In `foo(A...)(A a)`, a variadic set of template *arguments* is
collected into a single template *parameter*, called `A`. In
`foo(int[] a ...)`, a variadic set of runtime *arguments* is
collected into a single runtime *parameter* called `a`.
(If you've used Python, it's also similar to how `*args` and
`**kwargs` collect variadic positional and named arguments into a
single list or dictionary parameter, respectively.)
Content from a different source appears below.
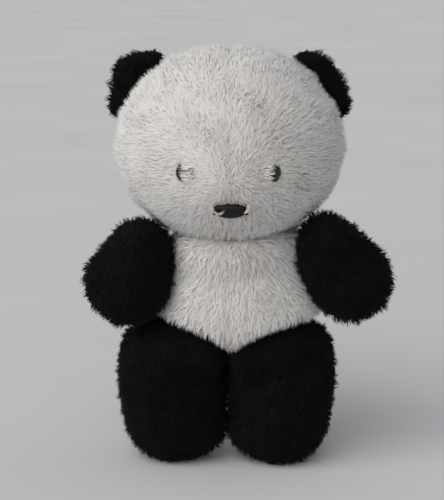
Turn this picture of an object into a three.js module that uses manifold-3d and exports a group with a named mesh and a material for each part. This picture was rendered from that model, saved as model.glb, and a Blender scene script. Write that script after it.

It really is the same underlying principle in both cases. It just
looks different because `foo(A...)(A a)` is a template, and
`foo(int[] a...)` isn't, and templates use a different syntax
than regular functions.
In fact, if you wanted to, you could combine the two and do
something like this:
// All args must have the same type,
// but it can be any type you want.
foo(T)(T[] t...)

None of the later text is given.